By using the Sector Volume Scanner available in RZone and TradePoint, we discovered that three sectors, including Bearings, were trading above their average volumes. This heightened activity suggests that there may be a shift or a new trend in these sectors, offering a silver lining amid the general air of caution.

Taking a closer look at the Bearings sector, we found that the Definedge Equal Weighted Bearings Index displayed a Bullish Gartley Harmonic pattern on its daily chart. This pattern, based on Fibonacci levels, indicates a possible upward movement in the sector after a period of decline. It provides traders with a potential signal to explore opportunities in a market that is otherwise showing weakness.

Moreover, the positive divergence on the Relative Strength Index (RSI) further reinforces the case for a potential reversal in the Bearings sector. The RSI’s positive divergence, where the price makes new lows but the RSI forms higher lows, suggests that selling pressure is decreasing, increasing the likelihood of a market turnaround.

While the overall market remains cautious due to ongoing FII outflows, the sector-specific analysis for November brings some optimism.

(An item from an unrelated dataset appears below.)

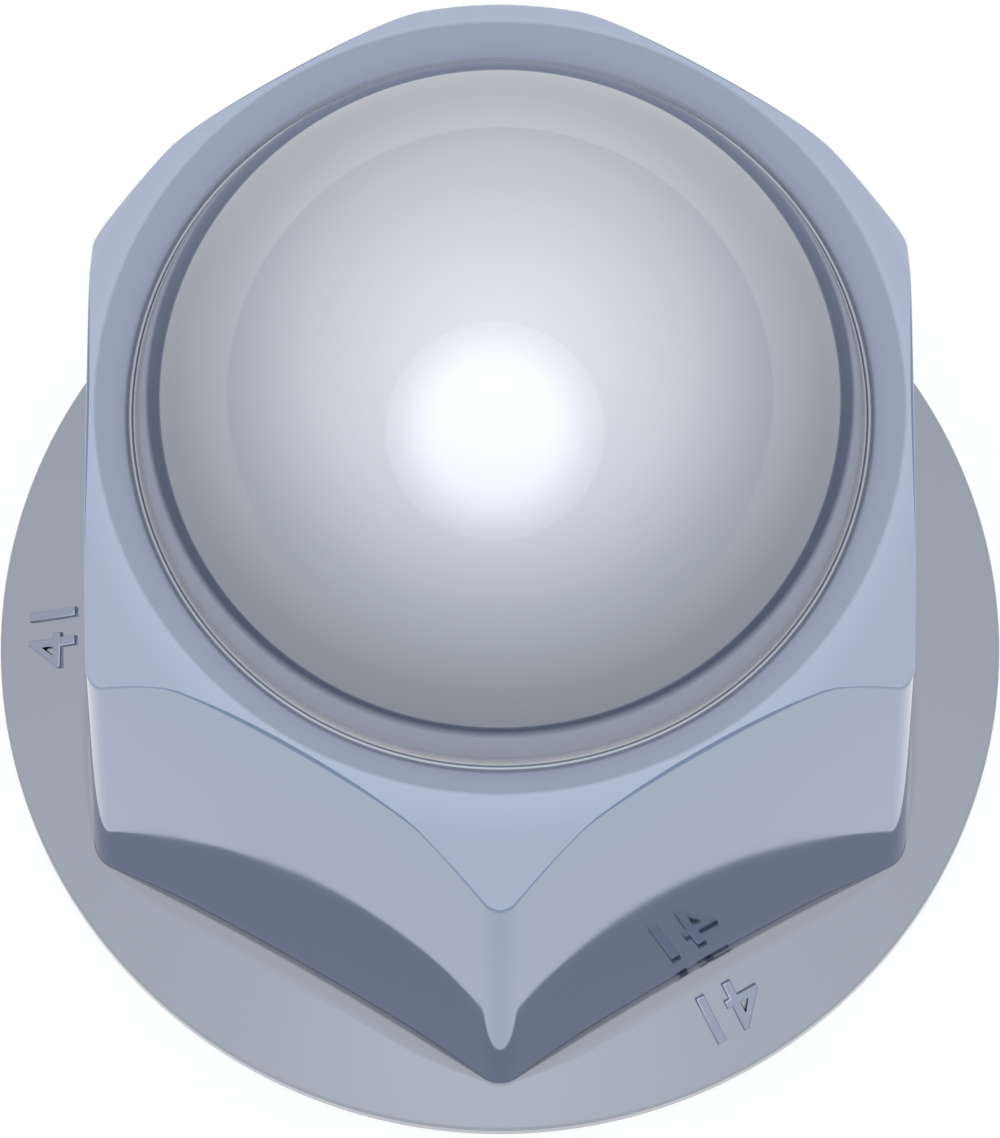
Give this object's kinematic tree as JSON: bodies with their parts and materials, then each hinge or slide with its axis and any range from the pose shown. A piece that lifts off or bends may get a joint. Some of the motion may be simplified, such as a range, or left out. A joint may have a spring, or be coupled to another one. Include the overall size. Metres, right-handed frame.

The Bearings sector, in particular, shows promising signals of a potential reversal, supported by the Bullish Gartley pattern and positive RSI divergence.

It’s essential to note that this article is for educational purposes and presents interesting charts and data points, not trading recommendations. As per SEBI guidelines, the writer and his dependents may or may not hold discussed assets, and Definedge clients may have varied holdings.